» What you have to do
Begin with the line that contains "Continue the Blender" and continue down through the line that contains "return shell"; reproduce those lines exactly and only those.

» Items

____________

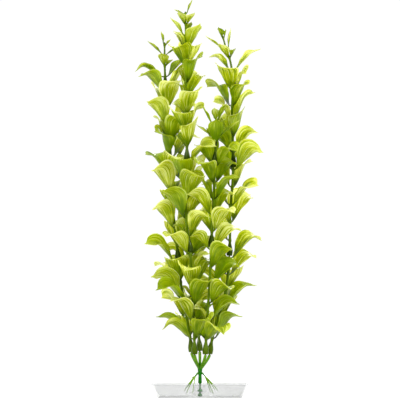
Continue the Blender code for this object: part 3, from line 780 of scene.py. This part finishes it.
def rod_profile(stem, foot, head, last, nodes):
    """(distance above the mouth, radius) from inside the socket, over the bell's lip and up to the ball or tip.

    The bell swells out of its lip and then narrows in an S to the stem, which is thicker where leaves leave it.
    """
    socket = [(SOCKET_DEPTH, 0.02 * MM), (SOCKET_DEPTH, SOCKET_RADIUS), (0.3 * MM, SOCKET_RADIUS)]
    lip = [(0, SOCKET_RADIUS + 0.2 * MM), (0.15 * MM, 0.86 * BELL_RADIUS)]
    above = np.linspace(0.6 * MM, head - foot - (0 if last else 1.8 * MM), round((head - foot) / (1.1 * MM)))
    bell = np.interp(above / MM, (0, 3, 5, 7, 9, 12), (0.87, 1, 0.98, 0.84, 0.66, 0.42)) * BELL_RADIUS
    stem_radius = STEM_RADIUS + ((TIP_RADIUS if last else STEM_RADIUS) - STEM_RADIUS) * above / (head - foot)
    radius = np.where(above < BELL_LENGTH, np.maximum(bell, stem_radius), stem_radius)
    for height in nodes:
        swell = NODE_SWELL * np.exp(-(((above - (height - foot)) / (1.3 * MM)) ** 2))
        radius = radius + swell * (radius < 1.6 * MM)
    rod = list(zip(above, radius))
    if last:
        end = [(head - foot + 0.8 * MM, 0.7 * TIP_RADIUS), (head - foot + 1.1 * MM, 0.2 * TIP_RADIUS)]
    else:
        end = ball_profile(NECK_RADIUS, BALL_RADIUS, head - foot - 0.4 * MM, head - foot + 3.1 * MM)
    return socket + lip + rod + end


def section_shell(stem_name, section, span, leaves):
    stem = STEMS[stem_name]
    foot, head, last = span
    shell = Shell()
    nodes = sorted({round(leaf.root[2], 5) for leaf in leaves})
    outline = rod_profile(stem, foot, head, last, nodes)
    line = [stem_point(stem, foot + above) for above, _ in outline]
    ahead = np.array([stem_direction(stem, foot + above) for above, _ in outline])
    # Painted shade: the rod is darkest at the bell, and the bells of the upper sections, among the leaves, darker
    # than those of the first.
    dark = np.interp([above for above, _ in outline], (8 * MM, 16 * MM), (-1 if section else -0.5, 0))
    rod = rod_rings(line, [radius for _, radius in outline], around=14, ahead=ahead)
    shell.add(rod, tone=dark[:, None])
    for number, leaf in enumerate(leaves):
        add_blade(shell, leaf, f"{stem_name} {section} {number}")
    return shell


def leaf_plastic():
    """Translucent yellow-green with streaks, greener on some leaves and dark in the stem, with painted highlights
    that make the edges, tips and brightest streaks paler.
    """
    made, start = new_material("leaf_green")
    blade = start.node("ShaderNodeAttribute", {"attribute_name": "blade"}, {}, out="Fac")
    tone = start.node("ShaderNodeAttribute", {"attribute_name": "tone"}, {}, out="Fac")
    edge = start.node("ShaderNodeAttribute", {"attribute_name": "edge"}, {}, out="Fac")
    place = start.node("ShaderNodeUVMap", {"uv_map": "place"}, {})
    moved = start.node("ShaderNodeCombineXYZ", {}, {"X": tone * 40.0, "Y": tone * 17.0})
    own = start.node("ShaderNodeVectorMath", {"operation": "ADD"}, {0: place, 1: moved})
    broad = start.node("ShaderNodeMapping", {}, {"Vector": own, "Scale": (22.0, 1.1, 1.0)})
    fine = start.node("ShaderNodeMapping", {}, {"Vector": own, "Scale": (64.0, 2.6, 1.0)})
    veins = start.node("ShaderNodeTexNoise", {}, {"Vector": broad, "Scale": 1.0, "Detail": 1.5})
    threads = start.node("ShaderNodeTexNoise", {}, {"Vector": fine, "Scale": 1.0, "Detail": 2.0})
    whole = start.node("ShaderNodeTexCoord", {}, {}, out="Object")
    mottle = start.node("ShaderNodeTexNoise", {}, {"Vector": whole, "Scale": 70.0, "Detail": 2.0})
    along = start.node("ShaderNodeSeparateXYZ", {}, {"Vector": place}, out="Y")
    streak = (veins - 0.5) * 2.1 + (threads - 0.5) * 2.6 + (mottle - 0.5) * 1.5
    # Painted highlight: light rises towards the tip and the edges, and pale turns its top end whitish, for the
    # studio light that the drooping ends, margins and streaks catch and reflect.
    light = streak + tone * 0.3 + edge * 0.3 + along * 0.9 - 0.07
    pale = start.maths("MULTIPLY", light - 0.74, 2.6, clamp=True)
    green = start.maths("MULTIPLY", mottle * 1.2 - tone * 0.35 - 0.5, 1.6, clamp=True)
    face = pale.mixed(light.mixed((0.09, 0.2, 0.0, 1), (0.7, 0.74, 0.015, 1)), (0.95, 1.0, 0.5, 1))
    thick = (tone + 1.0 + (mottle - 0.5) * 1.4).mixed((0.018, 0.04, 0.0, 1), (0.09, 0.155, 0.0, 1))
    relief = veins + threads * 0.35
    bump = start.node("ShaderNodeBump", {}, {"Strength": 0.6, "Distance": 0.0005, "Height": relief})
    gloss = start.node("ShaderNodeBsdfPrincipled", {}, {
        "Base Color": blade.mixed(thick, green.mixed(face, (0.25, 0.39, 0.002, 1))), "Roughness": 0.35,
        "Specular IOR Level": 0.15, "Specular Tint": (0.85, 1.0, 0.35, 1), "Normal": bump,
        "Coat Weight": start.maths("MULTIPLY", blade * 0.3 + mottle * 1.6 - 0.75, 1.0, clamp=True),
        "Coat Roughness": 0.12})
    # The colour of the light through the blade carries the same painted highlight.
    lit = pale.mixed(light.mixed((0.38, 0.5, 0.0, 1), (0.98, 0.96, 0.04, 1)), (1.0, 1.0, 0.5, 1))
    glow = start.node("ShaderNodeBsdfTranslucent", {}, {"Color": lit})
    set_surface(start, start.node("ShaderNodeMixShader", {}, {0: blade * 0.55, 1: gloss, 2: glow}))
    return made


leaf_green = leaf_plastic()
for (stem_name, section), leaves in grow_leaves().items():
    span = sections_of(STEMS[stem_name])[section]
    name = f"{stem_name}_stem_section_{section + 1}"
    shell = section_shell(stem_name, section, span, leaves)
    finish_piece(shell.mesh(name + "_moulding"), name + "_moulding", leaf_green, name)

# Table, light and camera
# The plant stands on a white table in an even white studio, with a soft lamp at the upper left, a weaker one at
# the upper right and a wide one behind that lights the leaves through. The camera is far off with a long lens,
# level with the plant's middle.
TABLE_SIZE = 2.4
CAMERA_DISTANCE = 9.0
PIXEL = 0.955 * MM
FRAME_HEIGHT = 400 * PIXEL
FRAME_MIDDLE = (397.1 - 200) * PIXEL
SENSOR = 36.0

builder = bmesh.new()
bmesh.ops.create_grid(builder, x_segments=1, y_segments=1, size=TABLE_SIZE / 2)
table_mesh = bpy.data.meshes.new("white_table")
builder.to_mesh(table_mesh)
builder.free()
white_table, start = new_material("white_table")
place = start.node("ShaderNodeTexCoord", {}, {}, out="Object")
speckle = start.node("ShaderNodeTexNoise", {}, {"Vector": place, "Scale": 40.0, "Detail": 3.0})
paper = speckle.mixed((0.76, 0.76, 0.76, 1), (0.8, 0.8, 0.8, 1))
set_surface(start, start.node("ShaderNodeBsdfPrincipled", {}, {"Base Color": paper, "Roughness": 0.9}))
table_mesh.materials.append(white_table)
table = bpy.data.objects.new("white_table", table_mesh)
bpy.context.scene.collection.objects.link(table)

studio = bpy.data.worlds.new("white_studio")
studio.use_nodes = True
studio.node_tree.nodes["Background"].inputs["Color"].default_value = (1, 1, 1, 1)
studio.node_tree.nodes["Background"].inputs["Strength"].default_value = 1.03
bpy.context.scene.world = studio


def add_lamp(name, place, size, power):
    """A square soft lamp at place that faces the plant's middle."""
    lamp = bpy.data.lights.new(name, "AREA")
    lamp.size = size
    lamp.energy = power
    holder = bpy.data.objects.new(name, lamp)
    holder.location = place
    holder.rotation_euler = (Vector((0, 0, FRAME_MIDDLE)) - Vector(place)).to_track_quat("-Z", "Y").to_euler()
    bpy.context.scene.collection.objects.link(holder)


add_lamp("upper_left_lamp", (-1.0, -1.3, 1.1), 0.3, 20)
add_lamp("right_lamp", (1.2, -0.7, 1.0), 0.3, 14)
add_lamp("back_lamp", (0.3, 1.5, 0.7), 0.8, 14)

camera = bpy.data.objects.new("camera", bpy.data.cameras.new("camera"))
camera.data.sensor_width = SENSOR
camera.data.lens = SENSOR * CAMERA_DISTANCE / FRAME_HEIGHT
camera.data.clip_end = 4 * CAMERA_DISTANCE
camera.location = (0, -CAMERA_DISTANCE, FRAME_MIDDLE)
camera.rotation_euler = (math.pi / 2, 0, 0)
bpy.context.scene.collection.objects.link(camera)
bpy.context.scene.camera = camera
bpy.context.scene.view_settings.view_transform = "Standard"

____________

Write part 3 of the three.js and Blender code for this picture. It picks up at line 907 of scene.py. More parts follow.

____________

» Full solution
Continue the Blender code for this object: part 3, from line 780 of scene.py. This part finishes it.
def rod_profile(stem, foot, head, last, nodes):
    """(distance above the mouth, radius) from inside the socket, over the bell's lip and up to the ball or tip.

    The bell swells out of its lip and then narrows in an S to the stem, which is thicker where leaves leave it.
    """
    socket = [(SOCKET_DEPTH, 0.02 * MM), (SOCKET_DEPTH, SOCKET_RADIUS), (0.3 * MM, SOCKET_RADIUS)]
    lip = [(0, SOCKET_RADIUS + 0.2 * MM), (0.15 * MM, 0.86 * BELL_RADIUS)]
    above = np.linspace(0.6 * MM, head - foot - (0 if last else 1.8 * MM), round((head - foot) / (1.1 * MM)))
    bell = np.interp(above / MM, (0, 3, 5, 7, 9, 12), (0.87, 1, 0.98, 0.84, 0.66, 0.42)) * BELL_RADIUS
    stem_radius = STEM_RADIUS + ((TIP_RADIUS if last else STEM_RADIUS) - STEM_RADIUS) * above / (head - foot)
    radius = np.where(above < BELL_LENGTH, np.maximum(bell, stem_radius), stem_radius)
    for height in nodes:
        swell = NODE_SWELL * np.exp(-(((above - (height - foot)) / (1.3 * MM)) ** 2))
        radius = radius + swell * (radius < 1.6 * MM)
    rod = list(zip(above, radius))
    if last:
        end = [(head - foot + 0.8 * MM, 0.7 * TIP_RADIUS), (head - foot + 1.1 * MM, 0.2 * TIP_RADIUS)]
    else:
        end = ball_profile(NECK_RADIUS, BALL_RADIUS, head - foot - 0.4 * MM, head - foot + 3.1 * MM)
    return socket + lip + rod + end


def section_shell(stem_name, section, span, leaves):
    stem = STEMS[stem_name]
    foot, head, last = span
    shell = Shell()
    nodes = sorted({round(leaf.root[2], 5) for leaf in leaves})
    outline = rod_profile(stem, foot, head, last, nodes)
    line = [stem_point(stem, foot + above) for above, _ in outline]
    ahead = np.array([stem_direction(stem, foot + above) for above, _ in outline])
    # Painted shade: the rod is darkest at the bell, and the bells of the upper sections, among the leaves, darker
    # than those of the first.
    dark = np.interp([above for above, _ in outline], (8 * MM, 16 * MM), (-1 if section else -0.5, 0))
    rod = rod_rings(line, [radius for _, radius in outline], around=14, ahead=ahead)
    shell.add(rod, tone=dark[:, None])
    for number, leaf in enumerate(leaves):
        add_blade(shell, leaf, f"{stem_name} {section} {number}")
    return shell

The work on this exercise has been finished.